Step 5: Consider a professional custodian If your business holds significant Bitcoin, moving to a regulated custodian (Gemini Business, Coinbase Prime, Anchorage Digital) may be cheaper than trying to insure self-custody. Custodians carry institutional insurance as part of their service fee.
The Cost-Benefit Question
Insurance isn't free. For business Bitcoin holdings:
- A $100,000 BTC position with commercial crime coverage might cost $500–$2,000/year
- A $1M BTC position at a regulated custodian (with their insurance) might cost 0.5% AUM = $5,000/year
- A $1M BTC position in a 2-of-3 multi-sig self-custody setup with no insurance might cost $0/year — but requires excellent security discipline
The strongest argument against Bitcoin insurance: proper multi-sig custody makes the probability of loss so low that insurance premiums may exceed expected losses. The strongest argument for it: insurance provides certainty and is required by some business governance policies.
Bottom Line
Standard business insurance doesn't cover Bitcoin. Getting coverage requires:
- A specialty broker who understands digital asset risk
- Commercial crime or cyber policies with cryptocurrency endorsements
- Documented, security-forward custody procedures
- Willingness to pay above-average premiums for non-standard risk
For businesses holding Bitcoin as a significant treasury asset, the options are: (1) use a regulated custodian with institutional insurance, (2) self-custody with strong multi-sig and no insurance, or (3) specialty insurance through Lloyd's-backed syndicates or Bitcoin-native insurers.

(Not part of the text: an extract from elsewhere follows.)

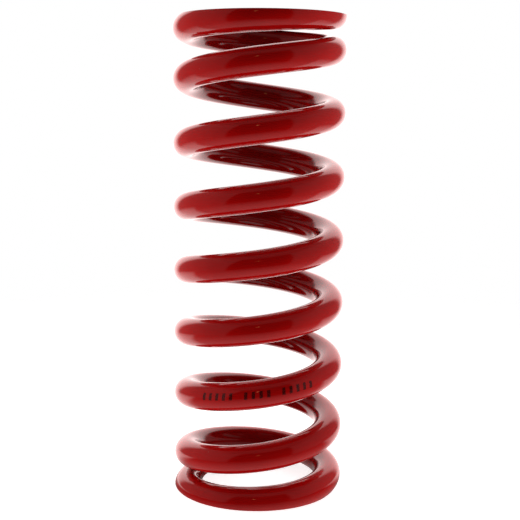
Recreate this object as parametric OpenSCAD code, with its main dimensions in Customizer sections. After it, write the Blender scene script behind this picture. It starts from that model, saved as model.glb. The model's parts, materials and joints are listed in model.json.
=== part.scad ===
// Suspension coil spring, wound right-handed from one round wire, with both ends closed and ground flat.
// The frame stands on the lower ground face: the coil's axis is Z and the origin is on that face.
// The wire is drawn as an end coil, half coils that hinge on each other, and a second end coil.

/* [Coil] */
// Inside diameter of the coil, which slides over the damper body
inside_d = 56; // [50:0.5:62]
// Diameter of the wire with its coating
wire_d = 13.4; // [12:0.1:14]
// Length with no load on it, from ground face to ground face
free_length = 230; // [215:1:260]
// Coils that work, between the two end coils
working_coils = 7; // [6:1:7]

/* [Ends] */
// Thickness left at the ground tip, as a share of the wire
tip_share = 0.25; // [0.2:0.01:0.4]
// Gap between the tip and the coil that closes over it
tip_gap = 0.3; // [0.2:0.05:1]
// Turns from the tip before the coil begins to open
closed_turns = 0.5; // [0.4:0.05:0.6]
// Turns over which the lower end opens to the full pitch
lower_opening = 1; // [0.8:0.05:1.1]
// Turns over which the upper end opens, a little more slowly
upper_opening = 1.25; // [1:0.05:1.35]

/* [Finish] */
// Colour of the coating
coat_colour = "firebrick"; // [firebrick, crimson, darkred]

/* [Detail] */
// Flats round the wire
wire_sides = 24; // [16:4:28]
// Steps in half a coil
half_steps = 18; // [12:2:20]

/* [Hidden] */
wire_r = wire_d / 2;
mean_r = (inside_d + wire_d) / 2;
turns = working_coils + 2;
// The wire starts and ends at the rear, straight above the positive Y axis.
start_angle = 90;
// Height of the wire's centre at the tip, below the ground face because the tip is ground away
tip_z = tip_share * wire_d - wire_r;

// Turns of full pitch that are worth the same rise as an eased opening, from the tip to turn u
function opened(u, opening) =
    let (s = (u - closed_turns) / opening)
    s <= 0 ? 0
    : s >= 1 ? u - closed_turns - opening / 2
    : opening * (pow(s, 3) - pow(s, 4) / 2);

// Each first turn rises just enough to close over its tip, and the rest of the length gives the pitch.
// An end with its slow opening counts as this many turns that rise no more than the first one.
first_rise = wire_d + tip_gap;
function held(opening) = (closed_turns + opening / 2) / (1 - opened(1, opening));
held_turns = held(lower_opening) + held(upper_opening);
open_pitch = (free_length - 2 * tip_z - first_rise * held_turns) / (turns - held_turns);
function closed_pitch(opening) =
    (first_rise - open_pitch * opened(1, opening)) / (1 - opened(1, opening));

// Rise of the wire's centre over the first u turns from a tip, and its pitch there
function rise(u, opening) =
    let (closed = closed_pitch(opening))
    closed * u + (open_pitch - closed) * opened(u, opening);
function eased(s) = s <= 0 ? 0 : s >= 1 ? 1 : 3 * s * s - 2 * pow(s, 3);
function pitch(u, opening) =
    let (closed = closed_pitch(opening))
    closed + (open_pitch - closed) * eased((u - closed_turns) / opening);

// Height and slope of the wire's centre at turn u, counted from the lower tip
function lower_half(u) = u < turns / 2;
function centre_z(u) =
    lower_half(u) ? tip_z + rise(u, lower_opening)
    : free_length - tip_z - rise(turns - u, upper_opening);
function slope(u) =
    let (p = lower_half(u) ? pitch(u, lower_opening) : pitch(turns - u, upper_opening))
    atan(p / (2 * PI * mean_r));

// One section of the wire in the plane through the axis, which cuts the sloping wire a little long.
// Its first corner is on the outside of the coil, so the outside and inside diameters come out exact.
function section(u) =
    let (angle = start_angle + 360 * u, tall_r = wire_r / cos(slope(u)))
    [for (i = [0 : wire_sides - 1])
        let (a = i * 360 / wire_sides, r = mean_r + wire_r * cos(a))
        [r * cos(angle), r * sin(angle), centre_z(u) + tall_r * sin(a)]];

end_steps = 2 * half_steps;
box_size = 4 * mean_r;

// A stretch of the wire from turn u0 to turn u1, closed by a flat face at each end.
module wire(u0, u1, steps) {
    points = [for (k = [0 : steps]) each section(u0 + (u1 - u0) * k / steps)];
    sides = [for (k = [0 : steps - 1]) for (i = [0 : wire_sides - 1])
        let (j = (i + 1) % wire_sides, a = k * wire_sides, b = a + wire_sides)
        [a + i, b + i, b + j, a + j]];
    first = [for (i = [0 : wire_sides - 1]) i];
    last = [for (i = [wire_sides - 1 : -1 : 0]) steps * wire_sides + i];
    polyhedron(points, concat(sides, [first, last]), convexity = 4);
}

// The lowest turn, from the tip until it closes over the tip, ground flat underneath.
module lower_end_coil() {
    color(coat_colour)
    difference() {
        wire(0, 1, end_steps);
        translate([-box_size / 2, -box_size / 2, -box_size])
            cube(box_size);
    }
}

// The left half of working coil k, from the rear seam to the front seam.
module coil_left(k) {
    color(coat_colour)
    wire(k, k + 0.5, half_steps);
}

// The right half of working coil k, from the front seam to the rear seam.
module coil_right(k) {
    color(coat_colour)
    wire(k + 0.5, k + 1, half_steps);
}

// The highest turn, which closes under its own tip, ground flat on top.
module upper_end_coil() {
    color(coat_colour)
    difference() {
        wire(turns - 1, turns, end_steps);
        translate([-box_size / 2, -box_size / 2, free_length])
            cube(box_size);
    }
}

lower_end_coil();
for (k = [1 : working_coils]) {
    coil_left(k);
    coil_right(k);
}
upper_end_coil();
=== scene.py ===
# %% [markdown]
# # A suspension coil spring in Blender
# This lesson finishes a coil spring of the kind that stands round a damper. The real spring is a
# single steel wire, wound hot or cold round a mandrel, ground flat at both ends and coated red.
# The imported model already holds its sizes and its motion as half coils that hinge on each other.
# Here each stretch of wire is made again as a smooth piece, joined so well that no seam shows,
# and given the deep, glossy coating of the real one.

# %% Load the frame
import json
import math
import bmesh
import bpy
from mathutils import Matrix, Vector
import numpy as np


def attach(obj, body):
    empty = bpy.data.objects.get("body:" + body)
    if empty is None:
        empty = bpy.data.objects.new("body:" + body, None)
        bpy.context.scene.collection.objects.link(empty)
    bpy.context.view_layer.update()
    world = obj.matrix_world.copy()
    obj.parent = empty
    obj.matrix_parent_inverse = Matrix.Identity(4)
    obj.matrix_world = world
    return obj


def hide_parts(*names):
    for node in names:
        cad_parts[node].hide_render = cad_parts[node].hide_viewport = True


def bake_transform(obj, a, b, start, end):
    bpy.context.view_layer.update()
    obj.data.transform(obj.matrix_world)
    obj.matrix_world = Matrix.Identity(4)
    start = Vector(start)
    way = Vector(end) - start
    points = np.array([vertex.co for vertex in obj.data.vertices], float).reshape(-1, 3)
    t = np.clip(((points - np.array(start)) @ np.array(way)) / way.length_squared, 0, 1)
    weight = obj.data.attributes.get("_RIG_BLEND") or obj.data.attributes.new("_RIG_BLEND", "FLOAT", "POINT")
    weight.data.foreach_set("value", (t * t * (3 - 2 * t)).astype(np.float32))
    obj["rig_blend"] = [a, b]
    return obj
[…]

Frequently Asked Questions
Does a standard business owner's policy (BOP) cover Bitcoin theft? Almost certainly not. Standard BOP policies cover physical property and specified perils. Bitcoin is digital and not listed as covered property in standard BOP language. Some insurers may add a digital assets endorsement, but this requires specific request and underwriting.
Can employees steal company Bitcoin, and will insurance cover it? Employee theft of Bitcoin can be covered under commercial crime insurance (employee dishonesty coverage) if the policy includes a cryptocurrency endorsement. Standard commercial crime policies without a crypto endorsement typically don't cover digital asset theft.

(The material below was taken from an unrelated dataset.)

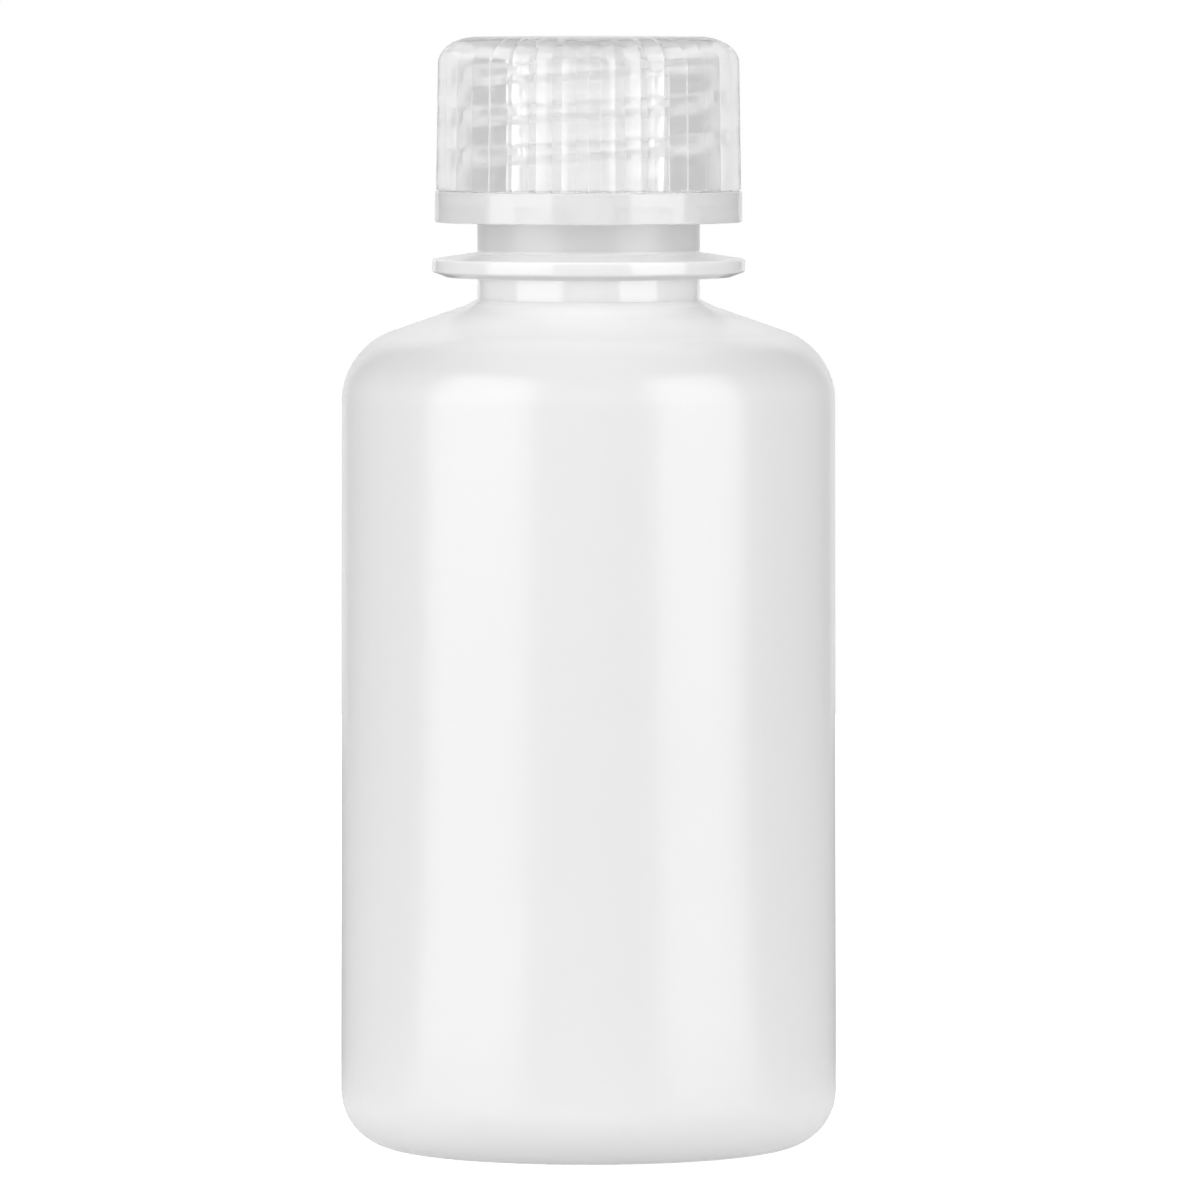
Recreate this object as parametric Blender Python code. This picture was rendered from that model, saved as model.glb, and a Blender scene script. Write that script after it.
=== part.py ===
# A 60 ml round plastic bottle with a ribbed screw cap, a sealing disc and a break-away band.
# Metres, +Z up. The origin is the centre of the plane that the bottle stands on.
# Every turned piece is drawn as an outline of (radius, height) corners and spun about Z.

import math

import bmesh
import bpy
from mathutils import Matrix, Vector

# Blow-moulded body
BODY_DIAMETER = 0.0392
BODY_DRAFT = 0.00012
BODY_WALL = 0.0012
SHOULDER_HEIGHT = 0.06318
SHOULDER_ROUND = 0.0055
SHOULDER_SLOPE = math.radians(19.4)
BASE_ROUND = 0.0045
STANDING_RING_WIDTH = 0.0022
BASE_HOLLOW_DEPTH = 0.0012

# Neck, from the shoulder up
NECK_DIAMETER = 0.01756
NECK_WALL = 0.00155
NECK_ROOT_WIDTH = 0.0008
NECK_ROOT_SLOPE = math.radians(29.0)
NECK_ROOT_ROUND = 0.006
NECK_LEDGE = 0.00012
NECK_FOOT_HEIGHT = 0.00163
BORE_ROUND = 0.0015
RIM_ROUND = 0.0003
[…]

Does cyber insurance cover ransomware paid in Bitcoin? Some cyber policies include ransomware payments as a covered loss — including payments made in Bitcoin. Coverage varies significantly by insurer and policy. Confirm with your cyber insurer whether ransomware Bitcoin payments are included before assuming coverage.
How do I value Bitcoin for insurance purposes? Two common approaches: (1) scheduled amount — you insure a fixed dollar value and adjust periodically as BTC price changes; (2) mark-to-market — the insured value changes with Bitcoin price. Mark-to-market is more accurate but administratively complex. Work with your broker on which approach your insurer uses.

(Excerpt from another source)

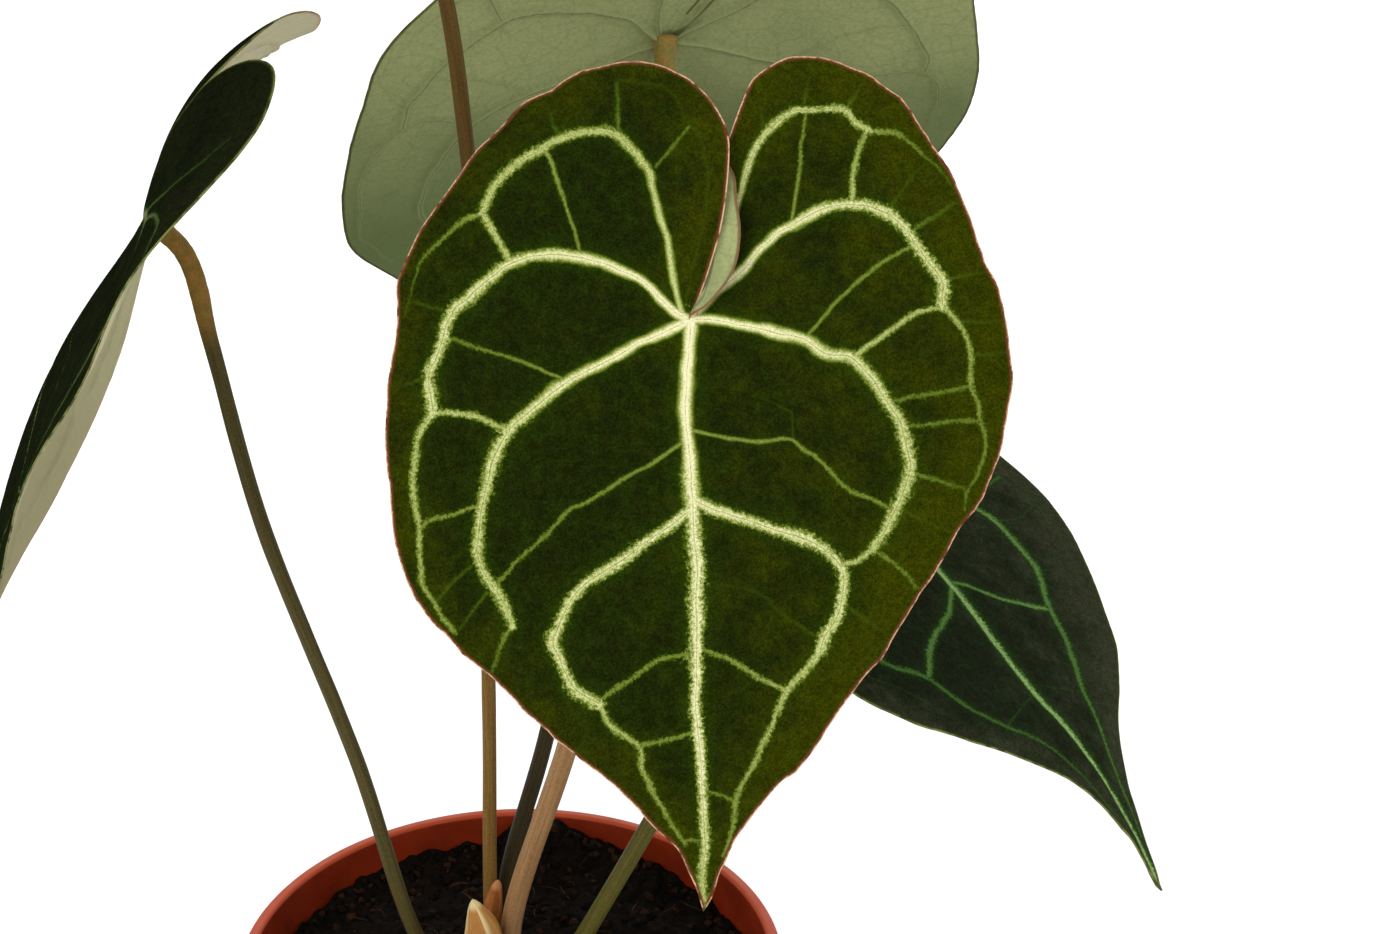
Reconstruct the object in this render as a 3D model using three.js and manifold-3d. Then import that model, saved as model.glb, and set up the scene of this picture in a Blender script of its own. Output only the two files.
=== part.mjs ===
// A potted anthurium clarinervium: five heart-shaped blades on long stalks,
// grown from one short crown that stands in a plastic pot of peat.
// Millimetres, +Z up, origin at the middle of the pot's underside, -Y is the front.

import * as THREE from "three";
import { mergeVertices } from "three/addons/utils/BufferGeometryUtils.js";
import Module from "manifold-3d";

const wasm = await Module();
wasm.setup();

// Pot
const POT_HEIGHT = 105;
const RIM_RADIUS = 60;
const RIM_DEPTH = 14;
const RIM_WIDTH = 2.9;
const BASE_RADIUS = 43;
const WALL = 1.8;
const FLOOR = 2;
const FOOT_LIFT = 2;
const FOOT_RING = 8;
const PAD_RADIUS = 14;
const DRAIN_COUNT = 8;
const DRAIN_RADIUS = 4;
const DRAIN_CIRCLE = 24.5;
const DRAIN_SIDES = 12;
const POT_SIDES = 48;

// Soil
const SOIL_TOP = 95.4;
const SOIL_EDGE_DROP = 0.9;
const SOIL_BUMP = 1.1;
const SOIL_SIDES = 40;
const SOIL_RINGS = 7;

// Pieces that touch keep this gap
const GAP = 0.3;
const STALK_GAP = 0.45;
const CUTTER_SIZE = 30;

// Crown and roots
const CROWN_AT = [-3.5, 0];
const CROWN_TOP = 99;
const CROWN_BASE = 70;
const CROWN_RADIUS = 10.5;
const CROWN_STRETCH = 1.22;
const CROWN_SIDES = 16;
const ROOT_COUNT = 6;
const ROOT_RADIUS = 2;
const ROOT_TIP_RADIUS = 1.1;
const ROOT_REACH = 27;
const ROOT_FOOT = 18;
const ROOT_SIDES = 6;
const ROOT_STEPS = 7;

// Blades and stalks
const BLADE_THICKNESS = 0.8;
const MARGIN_STEPS = 26;
const BLADE_RINGS = 5;
const BEND_STEPS = 10;
const CURVE_DIVISIONS = 400;
const STALK_SIDES = 8;
const STALK_STEPS = 16;
const STALK_FOOT = 95;
const FOOT_SWELL = 0.2;
const FOOT_SWELL_LENGTH = 14;
const GENICULUM_LENGTH = 20;
const GENICULUM_SWELL = 1.22;
const SHEATH_SIDES = 12;
const SHEATH_STEPS = 9;

// Zones of a blade in hundredths of its midrib: how far the lobes reach behind the stalk, the half
// width, where the tip starts to narrow and how slowly, and where the blade stands highest round
// the stalk.
// A half starts to fall away over FOLD_SOFTNESS millimetres beside the midrib.
const LOBE_REACH = 45;
const HALF_WIDTH = 55;
const TIP_START = 55;
const TIP_EASE = 1.45;
const HUMP_AT = 12;
const FOLD_SOFTNESS = 10;

// The margin of a blade in hundredths of its midrib, measured from the stalk's end:
// x to the blade's right, y towards the lobes. The left margin runs from the notch to the tip.
const LEFT_MARGIN = [
  [3.0, 7.5], [5.3, 16.4], [6.3, 25.9], [6.0, 31.1], [3.8, 35.9], [0.2, 40.2], [-4.3, 42.7],
  [-10.2, 43.6], [-16.0, 42.7], [-23.4, 38.7], [-32.2, 31.7], [-38.7, 24.0], [-45.4, 14.2],
  [-48.6, 6.0], [-49.7, -7.8], [-50.4, -15.2], [-49.7, -28.4], [-48.6, -39.2], [-44.6, -48.7],
  [-39.1, -54.6], [-33.7, -59.9], [-23.7, -69.3], [-14.2, -77.1], [-8.8, -82.1], [-2.0, -89.3],
  [1.2, -96.7], [2.3, -100],
];

// The right margin runs from the tip back to the notch.
const RIGHT_MARGIN = [
  [2.3, -100], [4.0, -97.0], [6.0, -91.3], [10.7, -83.3], [18.4, -75.3], [26.5, -63.6],
  [33.7, -53.8], [40.2, -43.6], [45.1, -34.9], [50.4, -25.9], [53.3, -12.0], [52.1, 1.5],
  [48.7, 10.5], [44.6, 22.5], [40.6, 29.5], [35.6, 37.4], [30.1, 41.6], [25.0, 44.1],
  [18.5, 44.9], [12.5, 42.6], [9.5, 39.1], [8.0, 35.1], [7.0, 29.5], [7.2, 25.9],
  [6.3, 16.4], [4.0, 7.5],
];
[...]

Should small businesses with modest Bitcoin holdings bother with insurance? For holdings under $25,000, the cost of specialty insurance likely exceeds the expected value of potential claims. Focus instead on security: strong multi-factor authentication, hardware wallets, and employee access controls. Insurance becomes more cost-effective at larger holdings where the premium-to-coverage ratio improves.
What's the difference between custodian insurance and my own business insurance? Custodian insurance (Gemini, Coinbase) covers losses that happen at the custodian — hacks, internal theft, custody failures. Your business insurance would cover losses that happen on your side — employee theft, your own security failures. If your Bitcoin is at a regulated custodian, their insurance handles the custodian-side risks. Your business still needs its own coverage for the employee-side risks.